Bonnie Kristian is a columnist at Christianity Today, a contributing editor at The Week, a fellow at Defense Priorities, and the author of A Flexible Faith: Rethinking What It Means to Follow Jesus Today (Hachette).
What, to black Americans, is the Fourth of July? To the slave, as Frederick Douglass famously said, it is “a day that reveals to him, more than all other days in the year, the gross injustice and cruelty to which he is the constant victim.
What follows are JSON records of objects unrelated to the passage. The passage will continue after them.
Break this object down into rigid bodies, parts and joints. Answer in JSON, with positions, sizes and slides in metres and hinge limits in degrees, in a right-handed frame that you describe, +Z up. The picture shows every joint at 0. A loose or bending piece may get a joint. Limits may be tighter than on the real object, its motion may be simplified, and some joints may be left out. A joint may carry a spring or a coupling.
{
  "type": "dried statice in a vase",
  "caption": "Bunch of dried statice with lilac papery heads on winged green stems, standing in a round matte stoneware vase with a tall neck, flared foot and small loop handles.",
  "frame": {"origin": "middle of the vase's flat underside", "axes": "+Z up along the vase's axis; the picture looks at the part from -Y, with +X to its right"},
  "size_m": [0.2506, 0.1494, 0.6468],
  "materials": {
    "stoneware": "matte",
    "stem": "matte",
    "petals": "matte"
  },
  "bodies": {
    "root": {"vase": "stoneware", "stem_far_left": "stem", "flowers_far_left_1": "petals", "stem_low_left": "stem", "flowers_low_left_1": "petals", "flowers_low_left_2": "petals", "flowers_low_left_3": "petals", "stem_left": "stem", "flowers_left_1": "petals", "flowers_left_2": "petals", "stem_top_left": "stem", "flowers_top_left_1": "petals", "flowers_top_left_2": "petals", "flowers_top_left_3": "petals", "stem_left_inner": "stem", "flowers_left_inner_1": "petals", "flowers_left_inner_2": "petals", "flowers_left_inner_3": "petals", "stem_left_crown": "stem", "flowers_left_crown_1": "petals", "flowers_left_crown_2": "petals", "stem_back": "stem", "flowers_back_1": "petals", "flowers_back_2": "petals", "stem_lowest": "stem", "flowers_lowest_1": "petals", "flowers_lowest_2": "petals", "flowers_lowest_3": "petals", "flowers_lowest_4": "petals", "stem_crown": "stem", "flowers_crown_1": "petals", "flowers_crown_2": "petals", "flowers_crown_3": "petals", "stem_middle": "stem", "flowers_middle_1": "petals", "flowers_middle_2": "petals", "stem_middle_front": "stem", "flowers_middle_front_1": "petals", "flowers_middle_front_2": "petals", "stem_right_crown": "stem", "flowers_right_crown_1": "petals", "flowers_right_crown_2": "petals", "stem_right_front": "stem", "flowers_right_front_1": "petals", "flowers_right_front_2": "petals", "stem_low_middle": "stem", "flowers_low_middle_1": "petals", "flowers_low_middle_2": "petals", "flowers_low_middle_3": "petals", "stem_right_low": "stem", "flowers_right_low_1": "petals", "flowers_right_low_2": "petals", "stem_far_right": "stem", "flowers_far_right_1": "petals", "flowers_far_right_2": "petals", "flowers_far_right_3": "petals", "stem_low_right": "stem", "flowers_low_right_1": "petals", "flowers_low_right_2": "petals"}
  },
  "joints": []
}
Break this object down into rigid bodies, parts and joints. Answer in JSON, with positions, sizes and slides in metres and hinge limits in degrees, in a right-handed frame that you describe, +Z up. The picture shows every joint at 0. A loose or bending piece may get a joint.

To him,” Douglass continued, “your celebration is a sham; your boasted liberty, an unholy license; your national greatness, swelling vanity; your sounds of rejoicing are empty and heartless; your denunciations of tyrants, brass-fronted impudence; your shouts of liberty and equality, hollow mockery; your prayers and hymns, your sermons and thanksgivings, with all your religious parade, and solemnity, are, to him, mere bombast, fraud, deception, impiety, and hypocrisy—a thin veil to cover up crimes which would disgrace a nation of savages.”
Douglass spoke those words in 1852. It would be another 11 years before the Emancipation Proclamation—and two more years after that before news of this liberation reached every state in the rejoined Union. The final announcement came to then-remote Texas on June 19, 1865, and thus was born our nation’s second—and fuller—Independence Day: Juneteenth.